Liquidité bancaire: carton plein pour BAM
Avec un niveau confortable des avoirs officiels de réserve (AOR) qui ont atteint un nouveau plus haut historique de 337,3 milliards de dirhams (MMDH) début mars 2022, la Banque centrale remplit pleinement sa fonction de régulateur de la liquidité du système bancaire.
« Dans ces conditions, les taux interbancaires demeurent en ligne avec le taux directeur et les taux MONIA évoluent autour de leur moyenne annuelle, soit 1,42% », précise AGR dans une note couvrant la période allant du 11 au 17 mars courant.
De son côté, CDG Capital Insight attribue l’atténuation du déficit de la liquidité du secteur bancaire à une amélioration des avoirs officiels de réserve et une régression du taux d’accroissement de la monnaie fiduciaire.
Une transmission « incomplète » de la baisse du taux directeur ?
L’accès au financement à un coût avantageux demeure une condition sine qua non pour une reprise durable des secteurs productifs. Le Taux directeur est l’instrument phare pour agir sur le coût de financement, d’où son importance pour les opérateurs économiques et la dynamique d’investissement.

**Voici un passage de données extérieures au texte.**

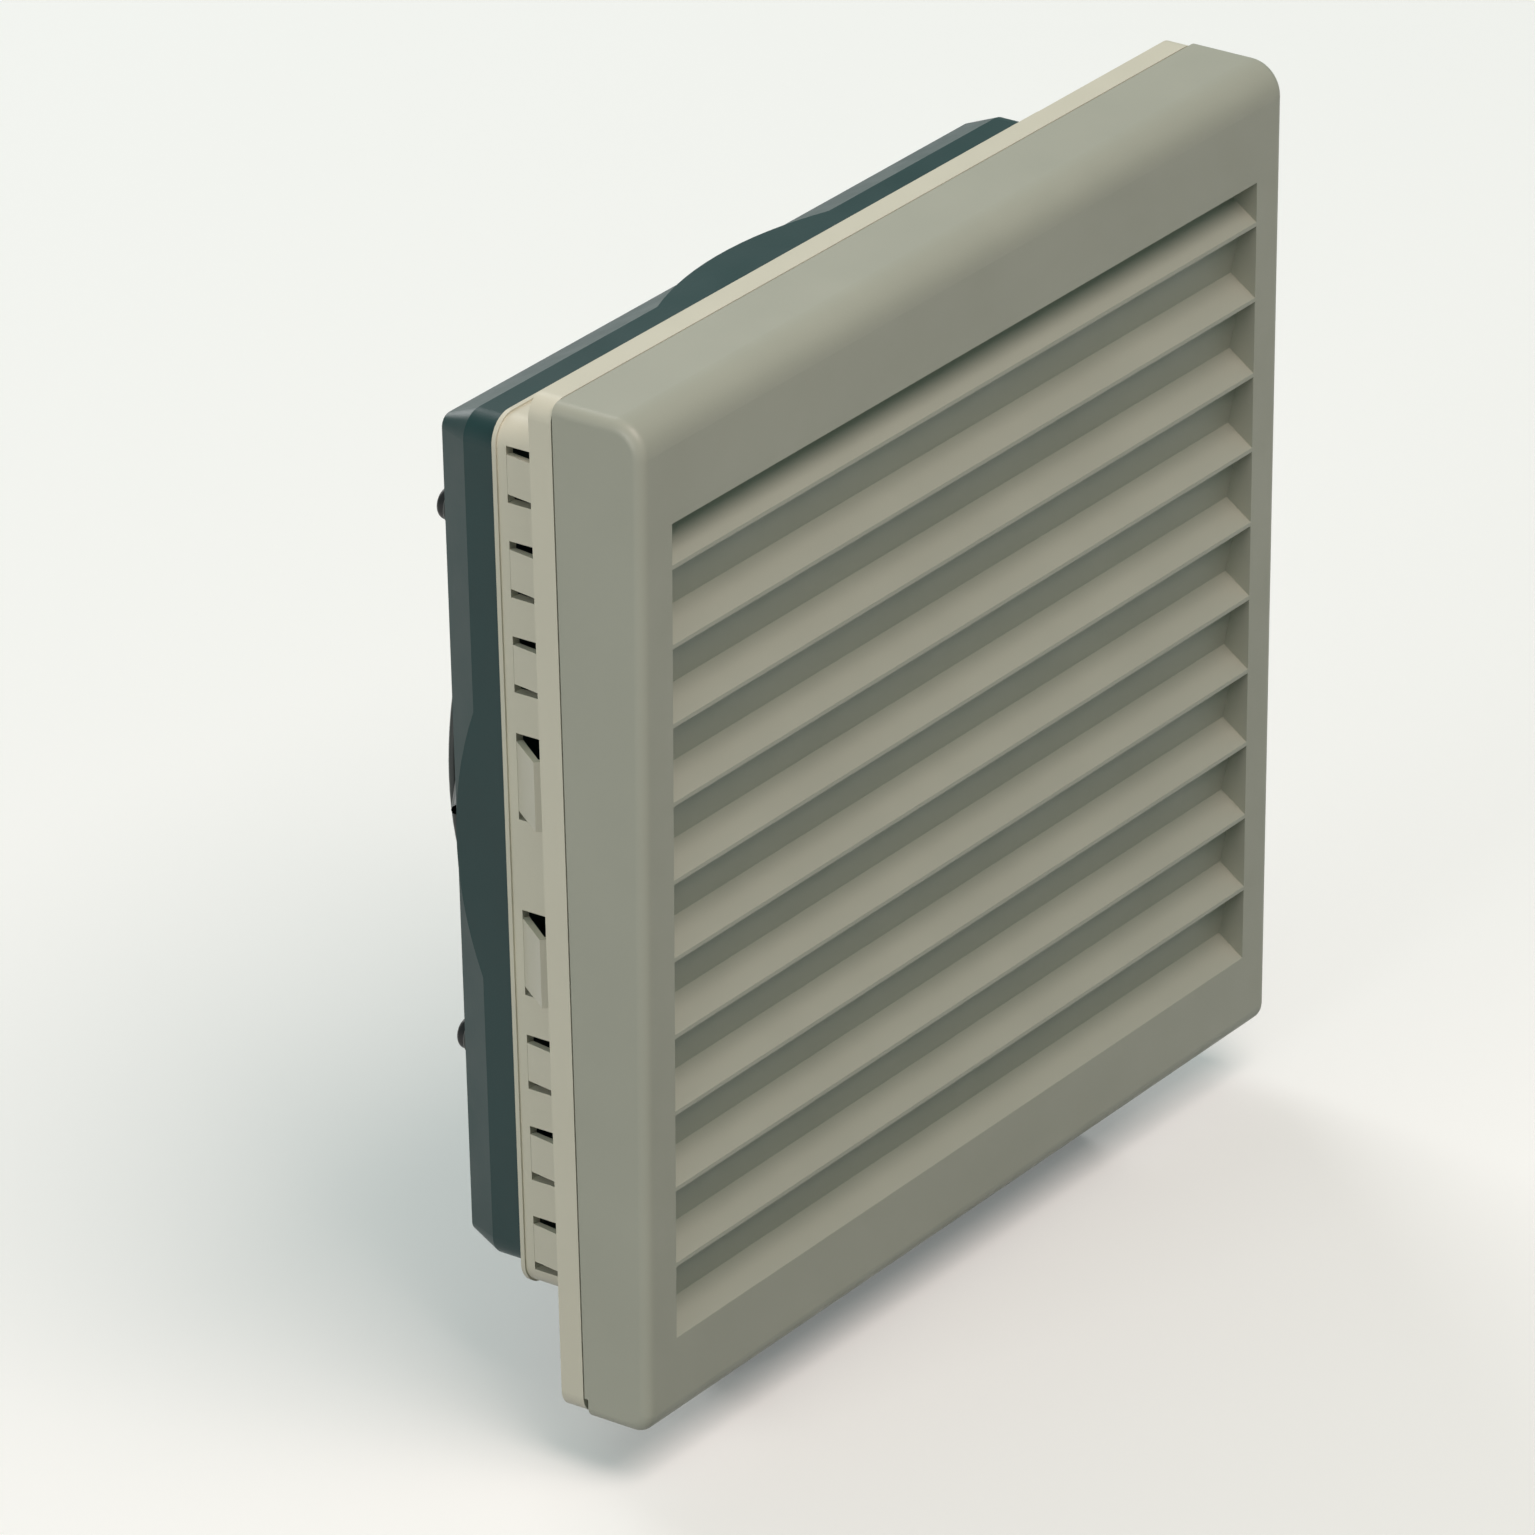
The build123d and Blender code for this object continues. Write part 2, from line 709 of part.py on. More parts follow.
# Finger guard: flat rings on radial wires that end in eyelets, and a sloping rim
# whose four wires stand on the duct's edge.
foot_r = duct_r + duct_wall / 2
foot_y = duct_rear_y + seat_gap + wire_r
slope_r = foot_r - guard_rings[-1]
slope_y = foot_y - guard_y
slope_len = hypot(slope_r, slope_y)
with BuildPart() as finger_guard:
    for ring_r in guard_rings:
        with BuildSketch(Plane.XY):
            with Locations((ring_r, guard_y + ring_lift * wire_r)):
                RegularPolygon(wire_r, 8)
        revolve(axis=Axis.Y)
    # ring half way down the slope, on its inner side
    with BuildSketch(Plane.XY):
        inner_r = guard_rings[-1] + slope_r / 2 + ring_lift * wire_r * slope_y / slope_len
        inner_y = guard_y + slope_y / 2 - ring_lift * wire_r * slope_r / slope_len
        with Locations((inner_r, inner_y)):
            RegularPolygon(wire_r, 8)
    revolve(axis=Axis.Y)
    for sx, sz in corners:
        outward = (sx * post_x, 0, sz * post_z)
        with BuildSketch(Plane(origin=(0, guard_y, 0), x_dir=(0, 1, 0), z_dir=outward)):
            RegularPolygon(wire_r, 8)
        extrude(amount=post_at - eyelet_r + weld_lap)
        with BuildSketch(facing(guard_y - wire_r)):
            with Locations((sx * post_x, sz * post_z)):
                Circle(eyelet_r)
                Circle(screw_r + eyelet_play, mode=Mode.SUBTRACT)
        extrude(amount=-2 * wire_r)
    for dx, dz in ((1, 0), (0, 1), (-1, 0), (0, -1)):
        with BuildSketch(Plane(origin=(0, guard_y, 0), x_dir=(0, 1, 0), z_dir=(dx, 0, dz))):
            RegularPolygon(wire_r, 8)
        extrude(amount=guard_rings[-1] + weld_lap)
        top = (dx * guard_rings[-1], guard_y, dz * guard_rings[-1])
        down = (dx * slope_r, slope_y, dz * slope_r)
        with BuildSketch(Plane(origin=top, x_dir=(-dz, 0, dx), z_dir=down)):
            RegularPolygon(wire_r, 8)
        extrude(amount=slope_len)

finger_guard.part.label = "finger_guard"
export_step(finger_guard.part, "parts/finger_guard.step")

# Bearing tube, held in the motor plate, with a shoulder between the bearings.
front_bearing_y = tube_front_y + tube_lead_in
rear_bearing_y = housing_rear_y - tube_cap - spring_t - clip_t - end_play - bearing_w
shaft_rear_y = rear_bearing_y + bearing_w + clip_t + shaft_tail
with BuildPart() as bearing_tube:
    with BuildSketch(Plane.XY):
        with BuildLine():
            Polyline(
                (0, housing_rear_y - tube_cap),
                (0, housing_rear_y),
                (tube_r, housing_rear_y),
                (tube_r, tube_front_y),
                (tube_bore_r, tube_front_y),
                (tube_bore_r, front_bearing_y + bearing_w + spring_t),
                (tube_bore_r - shoulder_h, front_bearing_y + bearing_w + spring_t),
                (tube_bore_r - shoulder_h, rear_bearing_y),
                (tube_bore_r, rear_bearing_y),
                (tube_bore_r, housing_rear_y - tube_cap),
                close=True,
            )
        make_face()
    revolve(axis=Axis.Y)

bearing_tube.part.label = "bearing_tube"
export_step(bearing_tube.part, "parts/bearing_tube.step")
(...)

« Les taux débiteurs à travers lesquels se finance le secteur privé ont reculé de 16 points de base, passant de 4,55% en 2020 à moins de 4,40% en 2021 », précise AGR, ajoutant que les taux obligataires primaires ont connu une tendance baissière des exigences de rémunération des investisseurs.
En revanche, CDG Capital insight fait état d’une transmission toujours incomplète des deux baisses du taux directeur enregistrées en 2020 vers les taux débiteurs, avec une faible reprise des crédits aux entreprises non financières, particulièrement ceux destinés à l’équipement.
La poursuite d’une politique monétaire accommodante demeure une véritable aubaine pour les opérateurs économiques qui évoluent dans un contexte toujours volatile et marqué par l’incertitude, ce qui implique le maintien des diverses mesures de soutien tant sur le plan monétaire que budgétaire.